The narrative of the house
is right here,
in the house.
[…] I intended to compose a WANTED poster and circulate it
on the Internet, only to find that what I had to say owed much
to your cryptic hornbooks:
You weren’t supposed to die Robert Kroetsch, Rita K,
Bob, Ray, whoever you were. She always planned a return trip
that involved asking some mutual friend for your contacts. She schemed
to bust you out of your barns, your granaries, your corrals, your ranch houses,
your Saskatoons and chokecherries that grew in patches here and
there, along the lane. She wanted to take you driving again,
down by the water.
Ties bound her over the years: marriage, grad school,
a job in New York, but she did think of you once
in a while. Okay, maybe twice
in a while after she left
The night before his highway demise, she dreamt they met again
at a summer retreat or maybe at his assisted living
facility. He was old now, frail, but the trees shimmered bright
and green outside his single room occupancy
Rita Kleinhart was at work on a huge—and I would say,
bizarre—work that ultimately, I am persuaded, caused her
disappearance. She held to the conviction that she might
so write her poems that she would leave each object or
place or person that fell under her attention undisturbed.

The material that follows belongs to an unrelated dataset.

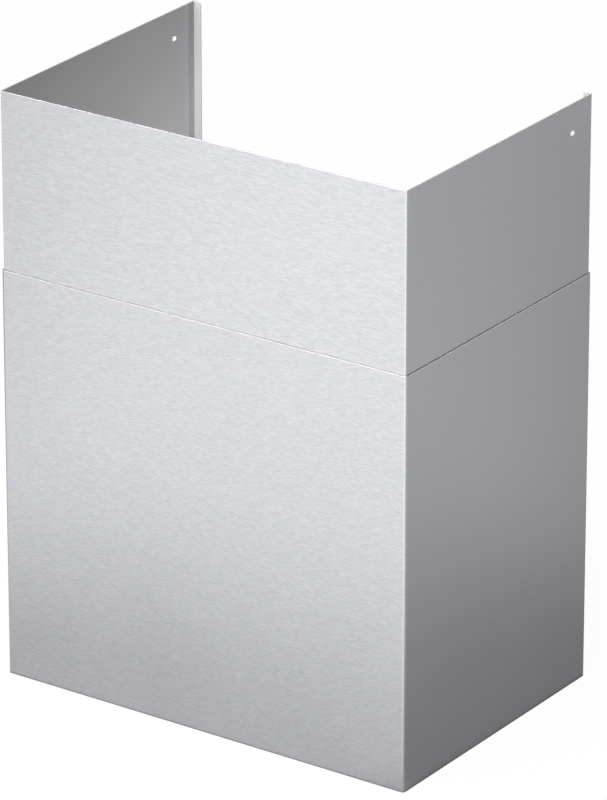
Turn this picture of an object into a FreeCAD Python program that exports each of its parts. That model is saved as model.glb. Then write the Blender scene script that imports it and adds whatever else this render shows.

No wonder she vanished. To leave each object or place or person
undisturbed is bleeping hard. The copycat tries but cannot pull it
off. Ruckus is her middle name. Actually, it’s ___________. She is good,
yet not as good as she used to be, at disguises and disappearing acts. Once,
in Halifax, or maybe at Pearson International, the law finally caught up
with her. Though she had carried that corkscrew and handcuffs around
in her backpack for years, the metal detector abruptly betrayed her.
Returning the sound.
Returning the sound.
Returning the sound.
The Canadian customs agent smiled apologetically and
with some intrigue as he clanked and clanged and confiscated her
stainless steel memories.
Can there be a poetics of regret? Not likely. Rather, I find in
Rita’s work a longing for the future. This longing is not in
any way utopian. Nor does it hint of a longing for death—
which is only a wily variant of the utopian. […]
By that act of disappearing—and I believe she willed it—
she gave freedom to her poems. And further, she freed
herself of any need to write more poems. Her existing
poems could begin the process of rewriting themselves, as
any poems must that are felt to be poems. […]
And so here we are, Ray, the prisoners, snoops, thieves, voyeurs,
strange birds and charlatans, even the nut cases who furrowed and pecked
and mustanged their way into Rita K’s archive. Who would have bet
on that motley band of masked marauders to start rewriting her poems,
creating rooms, homes, and eventually whole subdivisions
near her comely ranch in central Alberta?
I am just one of Rita K’s fans, though I barely knew her or
her entourage: Robert, Ray, Bob, and Kroetsch.
If those were their real names. In any case,
I miss them all and believe in their future.